More frightening than the silence of Lebanon are the reasons that bring the Lebanese to be so quiet. Over the past week a number of people – family, friends, or random individuals – have called me or expressed what can be summarized as follows: “Whatever you do don’t get involved in what is going in Syria. This is exactly what the regime wants us to do in order to give them a pretext to attack Lebanon or create a civil war here. It’s better to pass this over in silence as to limit the extent of Syria reprisals in the future.” Although these claims represent a tangible reality, these discourses are first and foremost an evident manifestation of internalized fear. This terror comes from a mixture of confusion that emanates from Lebanon’s March 14-leaning political elites who do not know what stances they must take. Such a confusion and fear, in a country where “top-down” dynamics are the norm, leaves ordinary Lebanese perplexed. Moreover, the fears of a civil war comeback add another psychological barrier to commitment. Mobilization exists in Lebanon as a phenomenon that is dependent on party or leader calls for social movement. Today, with no more Samir Kassirs to express the necessary truths, Lebanon stagnates in fear. By pretending that the situation in Syria does not concern us, the Lebanese are merely pushing back an unavoidable destiny. One day or another, and whether we mobilize or not, if the Syrian intifada fails to bear fruit, Lebanon will pay a heavy price.

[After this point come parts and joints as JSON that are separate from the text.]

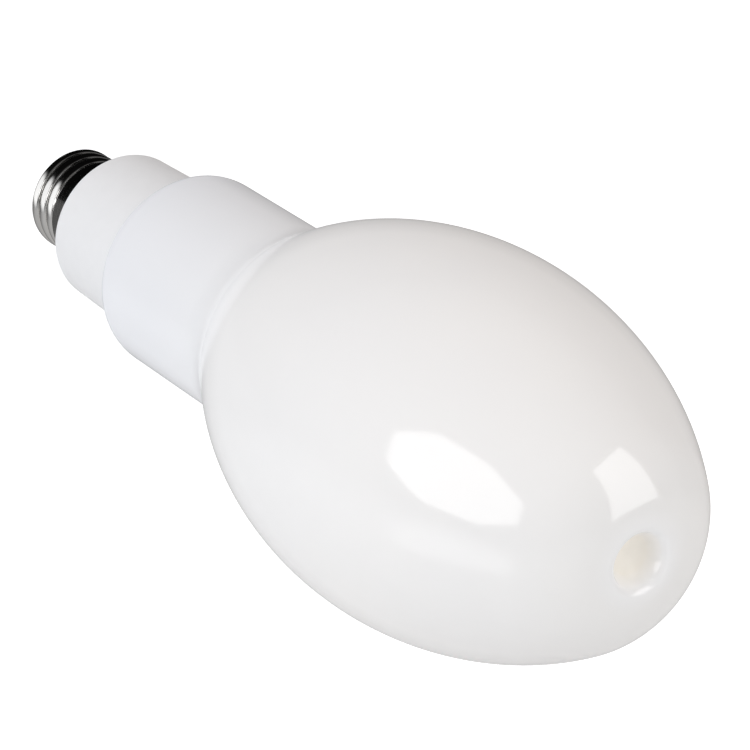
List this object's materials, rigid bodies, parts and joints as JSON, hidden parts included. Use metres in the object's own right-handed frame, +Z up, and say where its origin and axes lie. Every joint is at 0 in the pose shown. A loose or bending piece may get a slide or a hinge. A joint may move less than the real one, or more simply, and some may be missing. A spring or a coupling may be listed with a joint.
{
  "type": "high power led bulb",
  "caption": "Elongated oval opal lamp with a dimpled nose, a plain white driver collar and a metal screw cap with a centre contact.",
  "frame": {"origin": "on the lamp's axis, at the tip of the centre contact", "axes": "+X along the lamp's axis from the centre contact to the glass nose, +Z up, +Y to the left when looking along +X"},
  "size_m": [0.2388, 0.09, 0.09],
  "materials": {
    "opal_glass": "opal white coating, satin gloss",
    "cement": "matte",
    "white_plastic": "fine matte moulded",
    "nickel_plate": "polished nickel plate",
    "black_insulator": "glossy",
    "contact_metal": "satin",
    "board_laminate": "matte",
    "resistor_coat": "matte",
    "tinned_wire": "satin",
    "can_sleeve": "gloss",
    "ferrite": "matte",
    "copper_wire": "enamelled",
    "film_case": "semi gloss",
    "varistor_coat": "matte",
    "package_resin": "matte"
  },
  "bodies": {
    "root": {"glass_bulb": "opal_glass", "bulb_cement": "cement", "driver_housing": "white_plastic", "screw_shell": "nickel_plate", "base_insulator": "black_insulator", "centre_contact": "contact_metal", "driver_board": "board_laminate", "fuse_resistor": "resistor_coat", "shell_lead": "tinned_wire", "bulb_lead_positive": "tinned_wire", "bulb_lead_negative": "tinned_wire", "smoothing_capacitor": "can_sleeve", "output_capacitor": "can_sleeve", "choke_core": "ferrite", "choke_winding": "copper_wire", "film_capacitor": "film_case", "surge_varistor": "varistor_coat", "bridge_rectifier": "package_resin", "driver_chip": "package_resin", "power_transistor": "package_resin"}
  },
  "joints": []
}
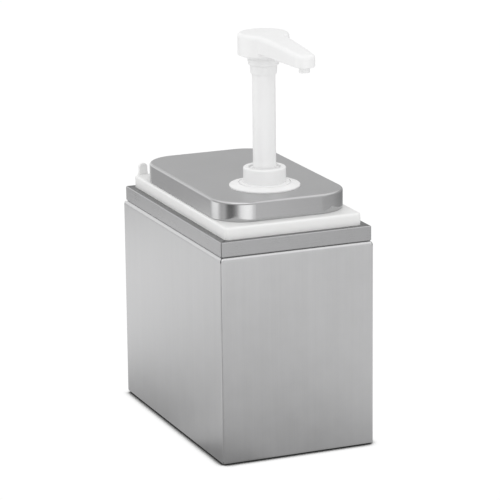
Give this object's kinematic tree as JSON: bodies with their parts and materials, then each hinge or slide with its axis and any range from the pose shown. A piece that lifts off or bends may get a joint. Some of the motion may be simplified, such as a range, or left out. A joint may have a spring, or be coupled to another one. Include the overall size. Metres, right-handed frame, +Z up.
{
  "type": "condiment pump dispenser",
  "caption": "Countertop condiment dispenser: folded steel housing, lift-out white container, steel lid and a white plunger pump with a forward spout.",
  "frame": {"origin": "centre of the housing's footprint, on the plane it stands on", "axes": "+Z up; -Y forwards, the way the spout points; +X to the right seen from the front"},
  "size_m": [0.137, 0.2465, 0.3464],
  "materials": {
    "housing_steel": "fine satin",
    "collar_steel": "brushed along its length",
    "lid_steel": "satin, polished skirt",
    "zinc_steel": "dull",
    "spring_steel": "bright stainless",
    "pad_rubber": "matt",
    "seal_rubber": "translucent silicone",
    "container_plastic": "natural white polypropylene",
    "pump_plastic": "white polypropylene, semi-gloss",
    "inner_plastic": "natural polypropylene"
  },
  "bodies": {
    "housing": {"front_shell": "housing_steel", "rear_panel": "housing_steel", "collar_front": "collar_steel", "collar_right": "collar_steel", "collar_rear": "collar_steel", "collar_left": "collar_steel", "base_plate": "zinc_steel", "base_pad": "pad_rubber", "base_rivets": "zinc_steel"},
    "container": {"container": "container_plastic"},
    "lid": {"lid": "lid_steel", "pump_flange": "pump_plastic", "lid_gasket": "seal_rubber", "lock_nut": "pump_plastic", "pump_cap": "pump_plastic", "stem_guide": "pump_plastic", "cylinder_gasket": "seal_rubber", "pump_cylinder": "inner_plastic", "foot_valve": "inner_plastic", "inlet_cage": "inner_plastic", "dip_tube": "inner_plastic", "return_spring": "spring_steel"},
    "plunger": {"stem": "pump_plastic", "piston": "inner_plastic", "piston_seal": "seal_rubber", "outlet_cage": "inner_plastic", "stem_ring": "seal_rubber"},
    "head": {"pump_head": "pump_plastic", "spout_nozzle": "pump_plastic"},
    "inlet_ball": {"inlet_ball": "spring_steel"},
    "outlet_ball": {"outlet_ball": "spring_steel"}
  },
  "joints": [
    {"name": "container_lift", "type": "slide", "parent": "housing", "child": "container", "axis": [0, 0, 1], "range_m": [0, 0.2]},
    {"name": "lid_lift", "type": "slide", "parent": "container", "child": "lid", "axis": [0, 0, 1], "range_m": [0, 0.2]},
    {"name": "plunger_stroke", "type": "slide", "parent": "lid", "child": "plunger", "axis": [0, 0, -1], "range_m": [0, 0.076], "stiffness_N_per_m": 180, "springref_m": -0.03, "deforming": ["return_spring"]},
    {"name": "head_turn", "type": "hinge", "parent": "plunger", "child": "head", "pos_m": [0, -0.0435, 0.32], "axis": [0, 0, 1], "continuous": true},
    {"name": "inlet_ball_lift", "type": "slide", "parent": "lid", "child": "inlet_ball", "axis": [0, 0, 1], "range_m": [0, 0.003]},
    {"name": "outlet_ball_lift", "type": "slide", "parent": "plunger", "child": "outlet_ball", "axis": [0, 0, 1], "range_m": [0, 0.003]}
  ]
}
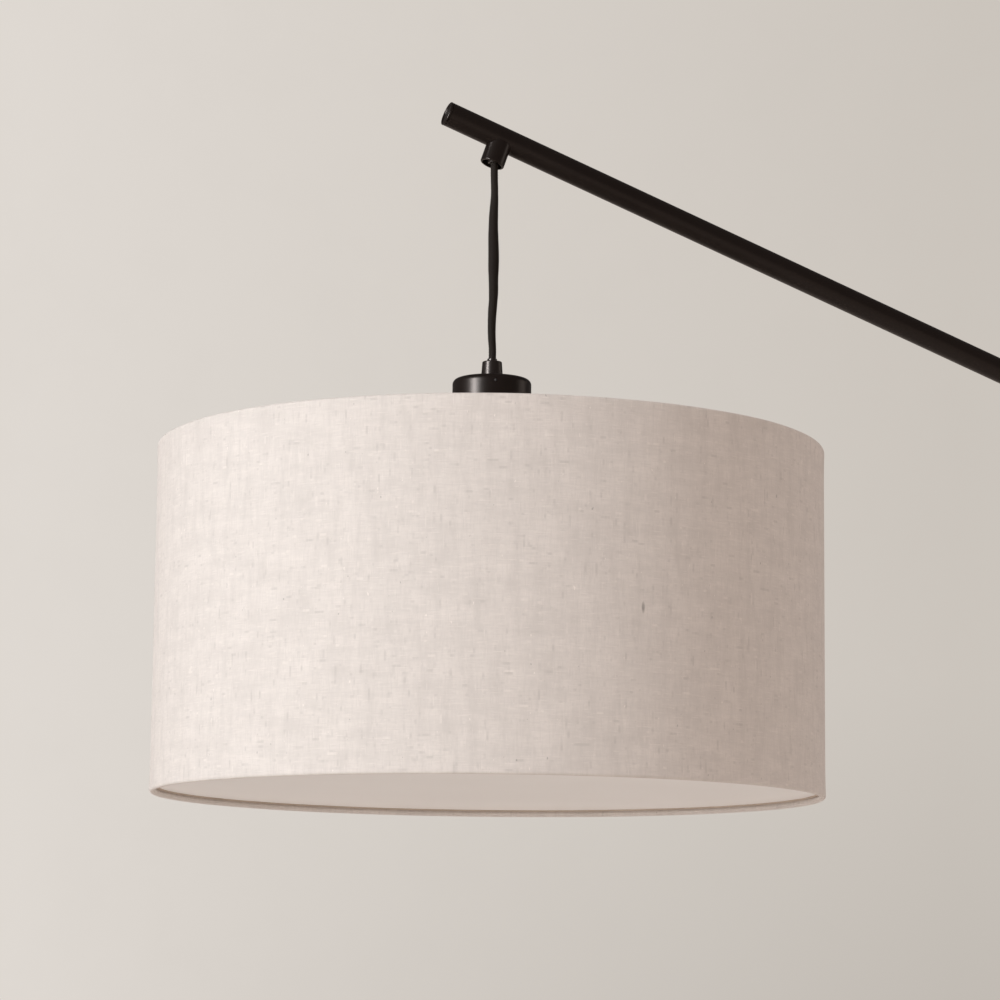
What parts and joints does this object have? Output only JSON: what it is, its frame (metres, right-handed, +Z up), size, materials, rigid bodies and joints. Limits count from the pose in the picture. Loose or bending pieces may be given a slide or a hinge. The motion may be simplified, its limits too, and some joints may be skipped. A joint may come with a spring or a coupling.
{
  "type": "boom floor lamp",
  "caption": "Floor lamp with a weighted round base, straight post, tilting counterweighted boom and a linen drum shade hung on a short textile cord.",
  "frame": {"origin": "centre of the base's underside, on the floor", "axes": "+Z up along the post; the boom lies over the X axis with the shade towards -X and the counterweight towards +X"},
  "size_m": [1.6043, 0.508, 1.9306],
  "materials": {
    "felt": "matt",
    "cast_iron": "rough",
    "black_coat": "satin",
    "black_plastic": "satin",
    "zinc_steel": "satin",
    "bright_steel": "polished",
    "black_screw": "satin",
    "lead_sheath": "satin",
    "bronze": "satin",
    "nylon": "satin",
    "brass": "satin",
    "black_braid": "woven",
    "opal_glass": "opal",
    "cap_aluminium": "satin",
    "white_coat": "gloss",
    "white_styrene": "matt",
    "oatmeal_linen": "woven",
    "taupe_vinyl": "matt",
    "opal_acrylic": "satin"
  },
  "bodies": {
    "stand": {"felt_pad": "felt", "base_weight": "cast_iron", "base_cover": "black_coat", "cord_gland": "black_plastic", "base_stud": "zinc_steel", "stud_nut": "zinc_steel", "stud_washer": "zinc_steel", "post_flange": "black_coat", "post_foot": "zinc_steel", "post_lower": "black_coat", "post_joint": "black_coat", "post_upper": "black_coat", "post_lead": "lead_sheath", "head_bush": "bronze"},
    "fork_head": {"swivel_spindle": "zinc_steel", "spindle_nut": "zinc_steel", "thrust_washer": "nylon", "fork": "black_coat", "tilt_pin": "zinc_steel", "friction_washers": "nylon", "knob_washer": "zinc_steel"},
    "knob": {"clamp_knob": "black_plastic", "knob_insert": "brass"},
    "boom": {"boom_saddle": "black_coat", "saddle_screws": "black_screw", "boom_front": "black_coat", "boom_joint": "black_coat", "boom_rear": "black_coat", "boom_lead": "lead_sheath", "boom_tip_cap": "black_coat", "boom_tail_cap": "black_coat", "tail_weight": "black_coat", "weight_screw": "zinc_steel", "ferrule": "black_coat", "ferrule_nipple": "zinc_steel", "nipple_nut": "zinc_steel"},
    "swing_ring": {"swing_ring": "black_plastic"},
    "cord": {"pendant_cord": "black_braid", "cord_stop": "zinc_steel"},
    "shade": {"cord_grip": "black_plastic", "socket_cup": "black_coat", "cup_screw": "bright_steel", "cup_nipple": "zinc_steel", "cup_nut": "zinc_steel", "socket_body": "black_plastic", "socket_shell": "brass", "socket_contact": "brass", "terminal_screws": "brass", "socket_ring": "black_plastic", "bulb_globe": "opal_glass", "bulb_cap": "cap_aluminium", "spider_hub": "white_coat", "spider_arms": "white_coat", "top_ring": "white_coat", "bottom_ring": "white_coat", "shade_liner": "white_styrene", "shade_fabric": "oatmeal_linen", "diffuser_edging": "taupe_vinyl", "diffuser": "opal_acrylic"}
  },
  "joints": [
    {"name": "post_swivel", "type": "hinge", "parent": "stand", "child": "fork_head", "pos_m": [0, 0, 1.5], "axis": [0, 0, 1], "range_deg": [-170, 170]},
    {"name": "boom_tilt", "type": "hinge", "parent": "fork_head", "child": "boom", "pos_m": [0, 0, 1.55], "axis": [0, 1, 0], "range_deg": [-20, 15]},
    {"name": "knob_turn", "type": "hinge", "parent": "fork_head", "child": "knob", "pos_m": [0, 0.02, 1.55], "axis": [0, 1, 0], "range_deg": [0, 270]},
    {"name": "pendant_swing_fore_aft", "type": "hinge", "parent": "boom", "child": "swing_ring", "pos_m": [-0.94043, 0, 1.88687], "axis": [0, 1, 0], "range_deg": [-18, 35]},
    {"name": "pendant_swing_sideways", "type": "hinge", "parent": "swing_ring", "child": "cord", "pos_m": [-0.94043, 0, 1.88687], "axis": [1, 0, 0], "range_deg": [-20, 20]},
    {"name": "shade_twist", "type": "hinge", "parent": "cord", "child": "shade", "pos_m": [-0.94043, 0, 1.72727], "axis": [0, 0, 1], "range_deg": [-170, 170]}
  ]
}
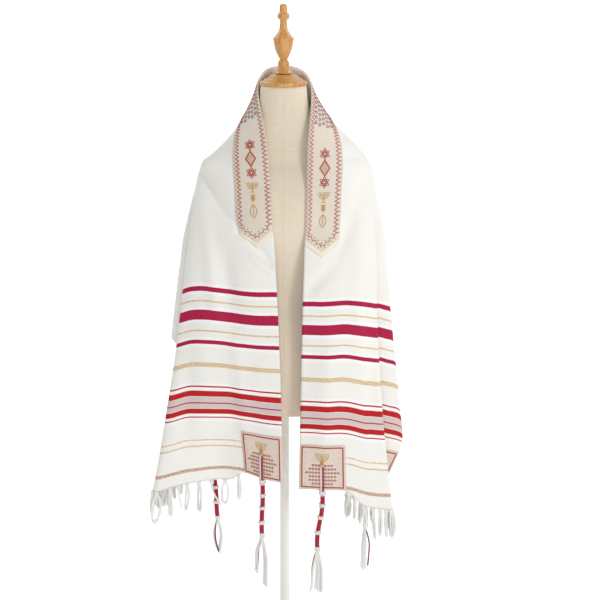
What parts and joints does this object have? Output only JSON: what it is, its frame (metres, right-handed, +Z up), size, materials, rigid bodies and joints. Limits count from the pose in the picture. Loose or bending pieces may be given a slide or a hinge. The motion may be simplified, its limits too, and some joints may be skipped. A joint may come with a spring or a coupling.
{
  "type": "tallit prayer shawl draped on a limbless dress form on a pole stand",
  "caption": "Striped prayer shawl with neck band, corner patches, fringe and corner tassels, draped open at the front over a limbless dress form on a pole stand.",
  "frame": {"origin": "centre of the stand base's underside, on the pole's axis", "axes": "+Z up along the pole, +X to the viewer's right when the open front is faced, -Y out of the open front"},
  "size_m": [0.5715, 0.32, 1.483],
  "materials": {
    "white_cloth": "smooth woven cotton, warm white with red and gold stripes across both ends",
    "collar_satin": "greige satin with red and gold embroidery",
    "patch_satin": "greige satin with red and gold embroidery",
    "tassel_cord": "twisted wool cord, red windings and white knots",
    "fringe_yarn": "soft white yarn",
    "form_linen": "beige linen stretched over the form",
    "turned_wood": "honey-coloured, satin lacquer",
    "painted_metal": "off-white satin paint"
  },
  "bodies": {
    "root": {"shawl": "white_cloth", "collar": "collar_satin", "patch_left_inner": "patch_satin", "patch_left_outer": "patch_satin", "patch_right_inner": "patch_satin", "patch_right_outer": "patch_satin", "fringe_left": "fringe_yarn", "fringe_right": "fringe_yarn", "tassel_left_inner": "tassel_cord", "tassel_left_outer": "tassel_cord", "tassel_right_inner": "tassel_cord", "tassel_right_outer": "tassel_cord", "torso": "form_linen", "neck_cap": "turned_wood", "finial": "turned_wood", "stand_pole": "painted_metal", "stand_base": "painted_metal"}
  },
  "joints": []
}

Lebanon has become today a platform from which Syrian dissidents are seeking refuge and attempting to re-organize. Further, with thousands of refugees spilling over the north of the country, and the continued failure to form a cabinet, it becomes increasingly difficult to neglect the paramount nature and link with events next door. On March 13, 2011, the Lebanese once again surprised themselves and proved to the region that they are capable of spontaneously mobilizing in face of perceived threats to their liberty. The Syrian Revolution, in many ways, is more critical than our internal struggle against oppression; both are linked, but stopping short of fighting the domestic symptoms won’t cure the regional disease. If the Lebanese wish to permanently break the chains of regional over-determination, they must find a way to overcome their fear and apathy. The Arab Spring only happens once in history. Let’s not miss our chance to finally hop on the Arab bandwagon of liberation.